Structured object records:
--*--
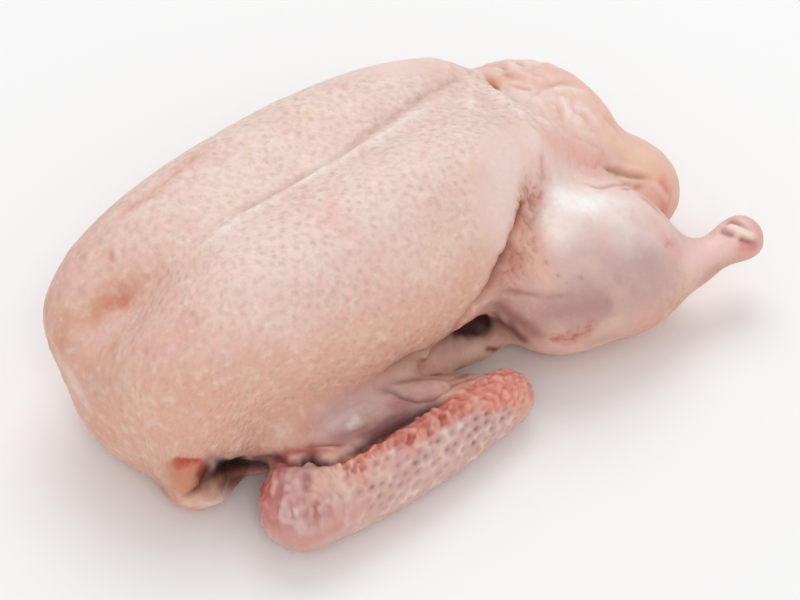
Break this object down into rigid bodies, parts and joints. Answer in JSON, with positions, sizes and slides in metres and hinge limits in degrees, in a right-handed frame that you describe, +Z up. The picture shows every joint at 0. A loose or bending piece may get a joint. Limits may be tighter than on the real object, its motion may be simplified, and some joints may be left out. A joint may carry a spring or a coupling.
{
  "type": "whole raw duck",
  "caption": "Whole raw duck ready for the oven, on its back with the breast up: full breast with a keel valley, folded wings, short cut legs and a fat tail.",
  "frame": {"origin": "middle of the bounding box in plan, on the table under the bird's back", "axes": "+X from the neck end to the tail, +Y to the bird's left side, +Z up through the breast"},
  "size_m": [0.317, 0.2132, 0.1122],
  "materials": {
    "skin": "moist satin"
  },
  "bodies": {
    "root": {"duck": "skin"}
  },
  "joints": []
}
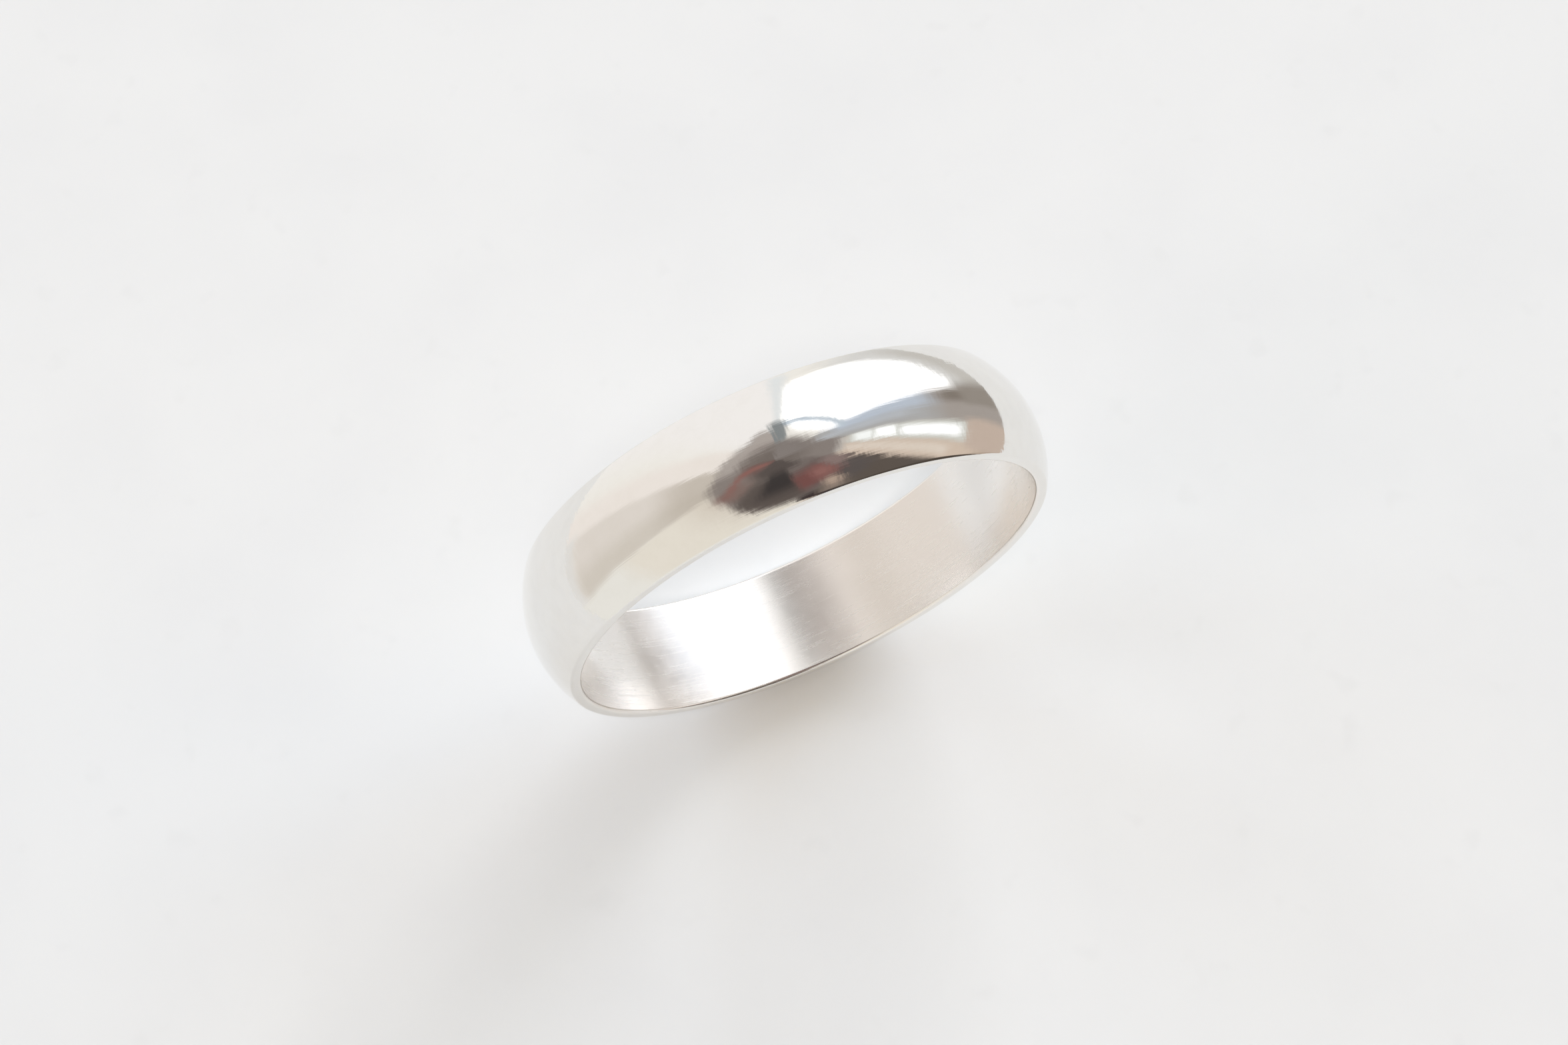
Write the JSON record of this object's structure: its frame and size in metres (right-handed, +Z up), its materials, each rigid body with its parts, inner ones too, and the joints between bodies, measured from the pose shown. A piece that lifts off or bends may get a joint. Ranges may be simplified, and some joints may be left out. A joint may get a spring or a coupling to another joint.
{
  "type": "wedding band",
  "caption": "Plain half-round finger ring in polished silver, bent from half-round wire and closed by a soldered butt joint.",
  "frame": {"origin": "centre of the finger bore, midway between the two sides", "axes": "+Y along the bore; +Z up, with the band standing on its rim; +X to the right for a viewer who looks along +Y"},
  "size_m": [0.0222, 0.005, 0.0222],
  "materials": {
    "polished_silver": "hand-polished sterling silver with fine hairline scratches",
    "silver_solder": "polished hard silver solder, a shade duller than the band"
  },
  "bodies": {
    "root": {"band": "polished_silver", "solder_seam": "silver_solder"}
  },
  "joints": []
}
--*--
> [Directions]:
Repeat word for word every line from the one that holds "Write the JSON" to the end. Both ends count.

> [Output of the exercise]:
Write the JSON record of this object's structure: its frame and size in metres (right-handed, +Z up), its materials, each rigid body with its parts, inner ones too, and the joints between bodies, measured from the pose shown. A piece that lifts off or bends may get a joint. Ranges may be simplified, and some joints may be left out. A joint may get a spring or a coupling to another joint.
{
  "type": "wedding band",
  "caption": "Plain half-round finger ring in polished silver, bent from half-round wire and closed by a soldered butt joint.",
  "frame": {"origin": "centre of the finger bore, midway between the two sides", "axes": "+Y along the bore; +Z up, with the band standing on its rim; +X to the right for a viewer who looks along +Y"},
  "size_m": [0.0222, 0.005, 0.0222],
  "materials": {
    "polished_silver": "hand-polished sterling silver with fine hairline scratches",
    "silver_solder": "polished hard silver solder, a shade duller than the band"
  },
  "bodies": {
    "root": {"band": "polished_silver", "solder_seam": "silver_solder"}
  },
  "joints": []
}